=== Problem details ===
State the number of lines in these records that include the word "scene", and add nothing to it.

=== Items ===

☆ ☆ ☆ ☆

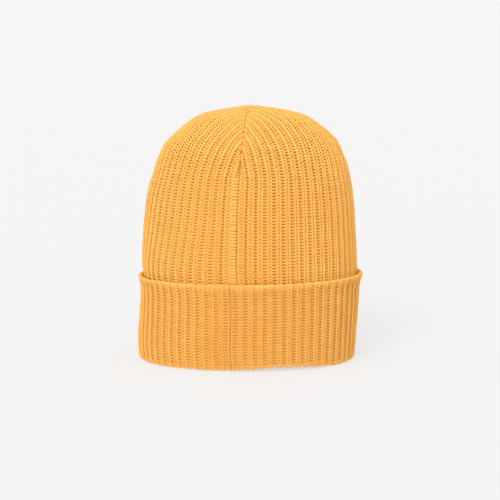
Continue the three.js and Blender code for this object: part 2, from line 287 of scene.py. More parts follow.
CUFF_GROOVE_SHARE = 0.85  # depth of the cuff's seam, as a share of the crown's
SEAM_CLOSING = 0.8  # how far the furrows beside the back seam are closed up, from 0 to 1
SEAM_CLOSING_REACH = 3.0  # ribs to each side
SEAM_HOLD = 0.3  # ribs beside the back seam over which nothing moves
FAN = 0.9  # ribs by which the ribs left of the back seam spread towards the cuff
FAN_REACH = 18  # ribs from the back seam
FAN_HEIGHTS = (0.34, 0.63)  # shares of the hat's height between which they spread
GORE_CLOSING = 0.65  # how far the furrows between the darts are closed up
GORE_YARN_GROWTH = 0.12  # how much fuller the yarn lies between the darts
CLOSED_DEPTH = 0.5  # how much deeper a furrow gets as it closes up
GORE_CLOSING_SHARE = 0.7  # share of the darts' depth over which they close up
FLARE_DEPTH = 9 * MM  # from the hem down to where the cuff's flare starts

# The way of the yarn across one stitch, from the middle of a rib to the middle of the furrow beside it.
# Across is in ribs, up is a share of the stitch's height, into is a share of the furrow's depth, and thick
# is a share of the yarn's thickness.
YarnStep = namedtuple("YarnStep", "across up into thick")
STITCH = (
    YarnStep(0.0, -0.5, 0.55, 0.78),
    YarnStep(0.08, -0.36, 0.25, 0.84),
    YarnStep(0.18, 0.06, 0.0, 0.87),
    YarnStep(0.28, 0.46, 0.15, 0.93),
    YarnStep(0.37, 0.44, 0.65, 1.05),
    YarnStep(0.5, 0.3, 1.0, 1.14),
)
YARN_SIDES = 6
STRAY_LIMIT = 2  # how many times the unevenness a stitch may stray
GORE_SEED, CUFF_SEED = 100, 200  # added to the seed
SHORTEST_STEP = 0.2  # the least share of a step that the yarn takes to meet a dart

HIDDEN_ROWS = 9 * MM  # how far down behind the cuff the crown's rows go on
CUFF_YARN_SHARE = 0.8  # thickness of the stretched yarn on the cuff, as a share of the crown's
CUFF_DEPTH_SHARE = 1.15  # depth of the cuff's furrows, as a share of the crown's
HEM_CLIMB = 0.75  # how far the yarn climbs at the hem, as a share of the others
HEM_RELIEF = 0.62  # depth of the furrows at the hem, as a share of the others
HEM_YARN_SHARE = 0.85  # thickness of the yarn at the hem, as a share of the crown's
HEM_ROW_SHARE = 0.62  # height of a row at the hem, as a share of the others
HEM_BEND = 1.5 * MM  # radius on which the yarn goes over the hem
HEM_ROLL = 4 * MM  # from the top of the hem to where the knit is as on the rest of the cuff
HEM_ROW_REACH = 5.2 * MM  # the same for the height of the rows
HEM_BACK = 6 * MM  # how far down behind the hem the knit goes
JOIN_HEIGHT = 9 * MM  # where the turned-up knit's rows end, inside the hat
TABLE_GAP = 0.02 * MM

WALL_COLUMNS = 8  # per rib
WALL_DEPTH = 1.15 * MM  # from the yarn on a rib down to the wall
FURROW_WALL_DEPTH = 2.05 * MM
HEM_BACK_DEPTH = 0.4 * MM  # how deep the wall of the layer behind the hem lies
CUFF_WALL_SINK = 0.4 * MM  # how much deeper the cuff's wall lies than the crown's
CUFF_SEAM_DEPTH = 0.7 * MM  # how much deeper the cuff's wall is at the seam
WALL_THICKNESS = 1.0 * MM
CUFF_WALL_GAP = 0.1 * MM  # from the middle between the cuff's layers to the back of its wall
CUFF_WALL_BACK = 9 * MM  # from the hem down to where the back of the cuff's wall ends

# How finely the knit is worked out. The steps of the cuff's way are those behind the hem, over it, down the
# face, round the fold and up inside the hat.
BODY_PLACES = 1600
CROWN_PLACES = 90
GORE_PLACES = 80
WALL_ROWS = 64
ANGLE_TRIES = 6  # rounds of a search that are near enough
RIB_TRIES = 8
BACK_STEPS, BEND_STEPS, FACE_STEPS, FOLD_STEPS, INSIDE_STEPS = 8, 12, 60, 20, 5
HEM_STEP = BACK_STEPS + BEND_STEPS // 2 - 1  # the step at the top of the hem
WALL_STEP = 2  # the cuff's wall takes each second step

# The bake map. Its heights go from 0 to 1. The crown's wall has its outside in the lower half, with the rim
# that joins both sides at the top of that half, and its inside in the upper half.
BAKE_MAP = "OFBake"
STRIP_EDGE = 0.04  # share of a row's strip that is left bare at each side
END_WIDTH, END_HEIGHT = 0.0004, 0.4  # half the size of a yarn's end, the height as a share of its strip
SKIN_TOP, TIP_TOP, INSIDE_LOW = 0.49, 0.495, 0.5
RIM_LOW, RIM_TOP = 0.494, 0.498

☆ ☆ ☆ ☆

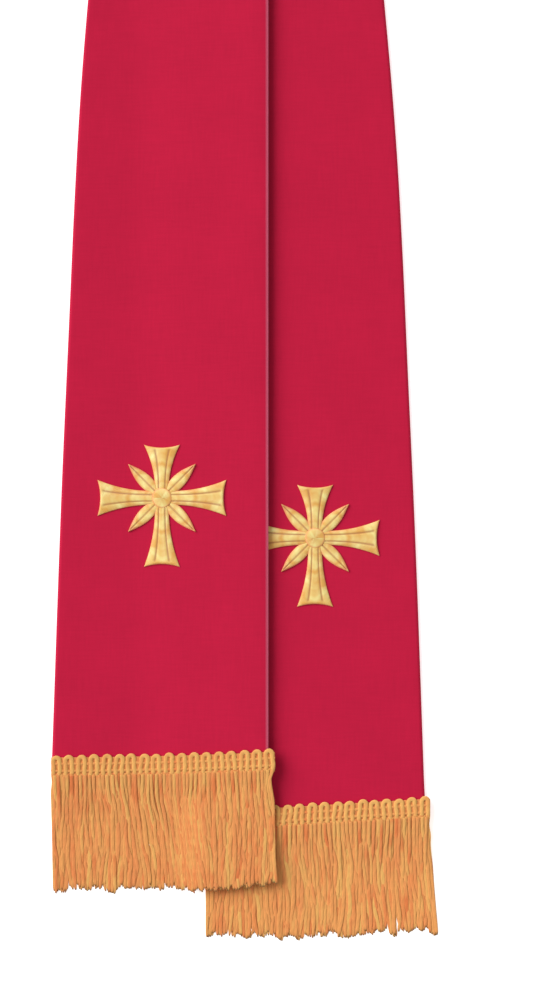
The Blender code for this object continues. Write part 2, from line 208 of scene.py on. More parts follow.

☆ ☆ ☆ ☆

=== Problem solution ===
2